═══ TASK INPUTS ═══

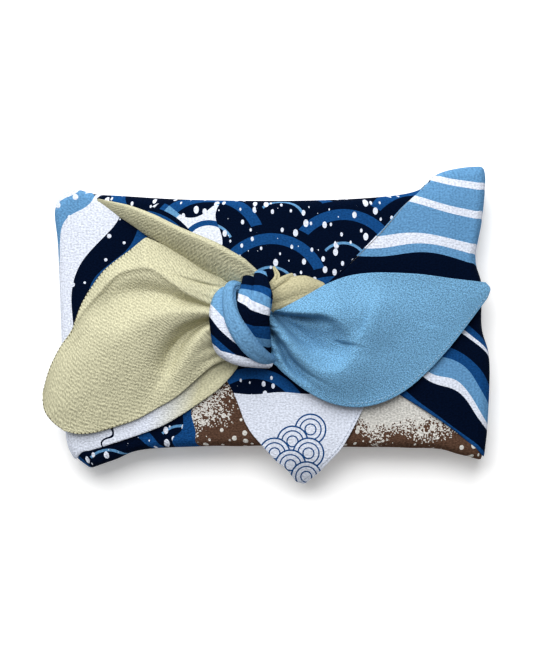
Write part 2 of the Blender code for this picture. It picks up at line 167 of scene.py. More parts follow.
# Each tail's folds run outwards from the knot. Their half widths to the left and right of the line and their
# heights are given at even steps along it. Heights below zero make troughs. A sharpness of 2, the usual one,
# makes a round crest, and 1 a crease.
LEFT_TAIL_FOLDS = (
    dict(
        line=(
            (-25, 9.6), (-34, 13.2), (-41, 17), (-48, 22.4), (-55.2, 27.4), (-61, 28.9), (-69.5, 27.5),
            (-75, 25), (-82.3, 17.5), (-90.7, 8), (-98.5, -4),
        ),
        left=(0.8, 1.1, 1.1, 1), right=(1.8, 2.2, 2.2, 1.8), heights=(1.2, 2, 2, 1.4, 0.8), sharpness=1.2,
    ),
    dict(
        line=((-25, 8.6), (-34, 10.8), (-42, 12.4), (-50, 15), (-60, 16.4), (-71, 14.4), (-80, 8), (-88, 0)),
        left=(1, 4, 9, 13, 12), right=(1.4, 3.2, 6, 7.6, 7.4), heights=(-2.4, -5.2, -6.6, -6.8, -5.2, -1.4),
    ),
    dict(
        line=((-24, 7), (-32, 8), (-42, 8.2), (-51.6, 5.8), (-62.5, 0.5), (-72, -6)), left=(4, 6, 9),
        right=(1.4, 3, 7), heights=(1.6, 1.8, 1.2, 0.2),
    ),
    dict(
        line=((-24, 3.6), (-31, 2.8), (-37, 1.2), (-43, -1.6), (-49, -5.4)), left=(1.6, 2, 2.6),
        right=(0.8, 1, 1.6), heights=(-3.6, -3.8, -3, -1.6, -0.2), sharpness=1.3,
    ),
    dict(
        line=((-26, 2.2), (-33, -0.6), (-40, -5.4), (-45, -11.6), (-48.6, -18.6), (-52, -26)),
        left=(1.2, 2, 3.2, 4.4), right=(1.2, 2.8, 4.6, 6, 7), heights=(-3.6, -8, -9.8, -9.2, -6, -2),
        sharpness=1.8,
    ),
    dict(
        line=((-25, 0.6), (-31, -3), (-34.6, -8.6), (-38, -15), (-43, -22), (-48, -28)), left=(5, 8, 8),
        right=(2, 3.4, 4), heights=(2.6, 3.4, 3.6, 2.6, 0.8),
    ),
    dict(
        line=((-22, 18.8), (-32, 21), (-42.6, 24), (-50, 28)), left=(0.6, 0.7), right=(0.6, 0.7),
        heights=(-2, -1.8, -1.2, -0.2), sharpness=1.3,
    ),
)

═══
═══ TASK INPUTS ═══

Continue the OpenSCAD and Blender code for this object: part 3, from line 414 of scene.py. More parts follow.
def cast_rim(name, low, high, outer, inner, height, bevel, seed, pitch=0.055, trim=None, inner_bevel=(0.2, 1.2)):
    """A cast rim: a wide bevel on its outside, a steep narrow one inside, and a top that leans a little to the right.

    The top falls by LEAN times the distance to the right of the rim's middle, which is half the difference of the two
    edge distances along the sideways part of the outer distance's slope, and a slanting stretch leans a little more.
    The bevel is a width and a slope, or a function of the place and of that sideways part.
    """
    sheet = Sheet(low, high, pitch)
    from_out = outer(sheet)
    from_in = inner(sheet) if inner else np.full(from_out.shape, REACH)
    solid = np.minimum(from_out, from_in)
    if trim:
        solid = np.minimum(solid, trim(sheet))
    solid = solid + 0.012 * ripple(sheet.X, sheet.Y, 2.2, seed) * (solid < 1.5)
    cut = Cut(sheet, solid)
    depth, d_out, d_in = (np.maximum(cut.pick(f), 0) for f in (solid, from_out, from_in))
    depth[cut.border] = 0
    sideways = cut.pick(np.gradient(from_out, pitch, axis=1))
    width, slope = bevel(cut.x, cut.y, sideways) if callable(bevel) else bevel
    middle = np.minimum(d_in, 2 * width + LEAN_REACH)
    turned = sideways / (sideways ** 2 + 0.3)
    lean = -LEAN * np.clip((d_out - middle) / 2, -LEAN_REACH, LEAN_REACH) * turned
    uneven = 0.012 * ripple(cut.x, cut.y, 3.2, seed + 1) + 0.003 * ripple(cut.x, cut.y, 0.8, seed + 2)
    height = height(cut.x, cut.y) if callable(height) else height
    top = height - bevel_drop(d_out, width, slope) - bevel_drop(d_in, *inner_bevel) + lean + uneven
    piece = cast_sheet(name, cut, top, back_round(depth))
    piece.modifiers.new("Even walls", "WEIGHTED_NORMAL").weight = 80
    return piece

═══

▸ TASK STATEMENT
Scan the material above for the string "follow" and return the lines that hold it.

▸ COMPLETE RESPONSE
Write part 2 of the Blender code for this picture. It picks up at line 167 of scene.py. More parts follow.
Continue the OpenSCAD and Blender code for this object: part 3, from line 414 of scene.py. More parts follow.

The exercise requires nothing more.